In Washington State, icicle formation in support spaces and egress corridors was cited as a significant problem resulting from infiltration. WSDOT also described mineral formations in the drainage system that require regular cleaning. WSDOT has state-employed maintenance crews with experience stopping leaks in their large pontoon bridge structures which have zero tolerance for water intrusion. WSDOT discussed grout products they have used successfully for grouting cracks and joints.

The top challenge reported by responding state DOTs is the effective remediation of leaks. Of the 26 respondents, 23 commented that the mitigation was not effective in the long term. DOTs with tunnels in urban areas also noted that locating the point of infiltration and the source of the water can be challenging.

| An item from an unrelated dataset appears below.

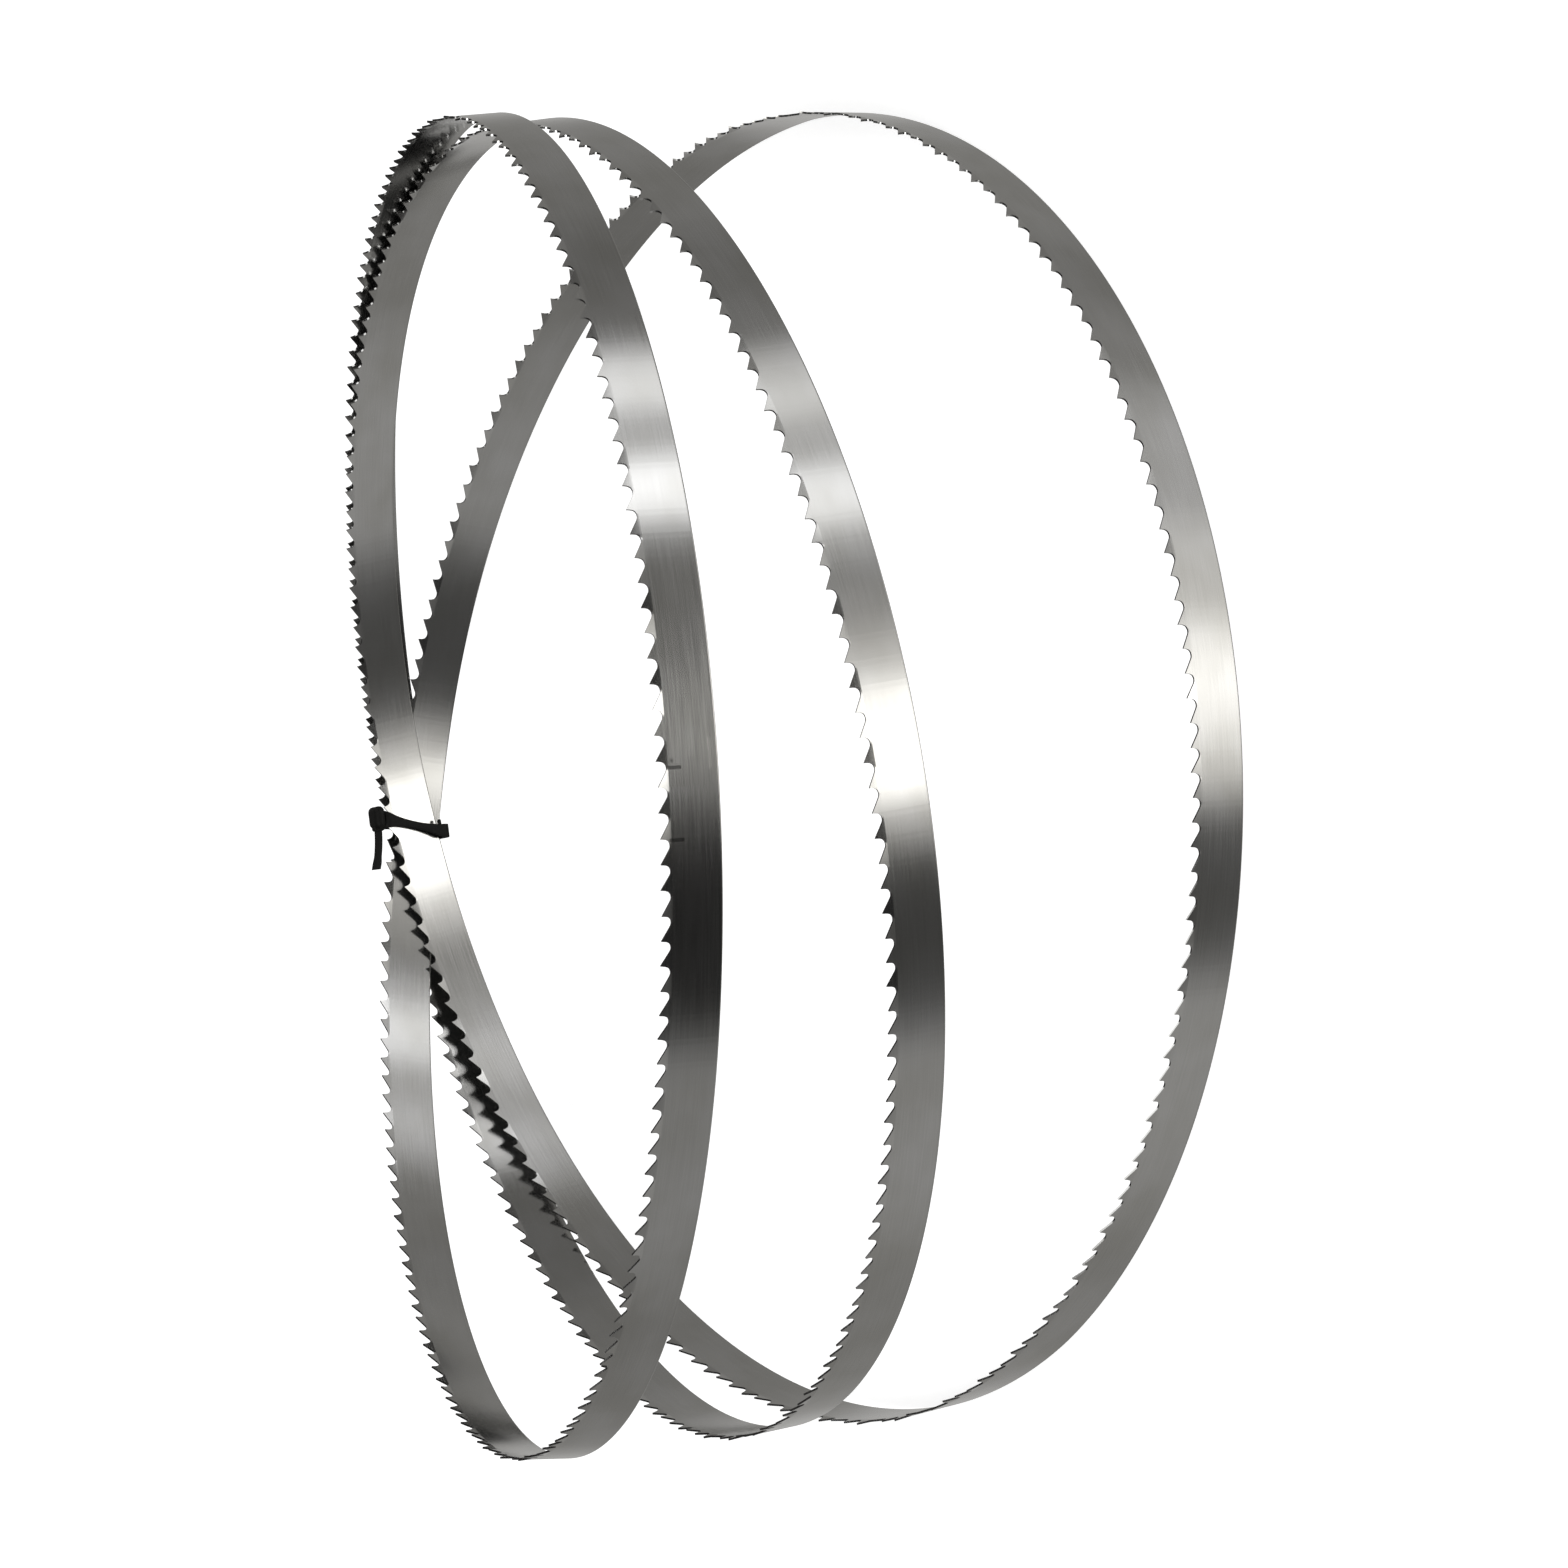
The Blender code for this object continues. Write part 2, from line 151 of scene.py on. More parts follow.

This synthesis provided an opportunity to identify areas for further research. The literature search found some examples of water remediation projects monitored over a multi-year timeframe and discussion of lessons learned, but, in general, there are information gaps about the methods and materials used for water remediation and their effectiveness over time. With advancement of technical staff (responsible for administering remediation projects) within DOTs to new positions, or key staff turnover in general, the history of what has been tried and what has worked is lost. Future research that can track the effectiveness and lessons learned of remediation approaches over time would be valuable information for DOTs planning water infiltration remediation. Information on specific materials, including their effectiveness and limitations on use, would be a valuable resource for tunnel owners. This information could be sorted by tunnel type, substrate, drained/undrained design, and other such factors that would allow DOTs to compare their tunnel conditions with those used in the documented remediations.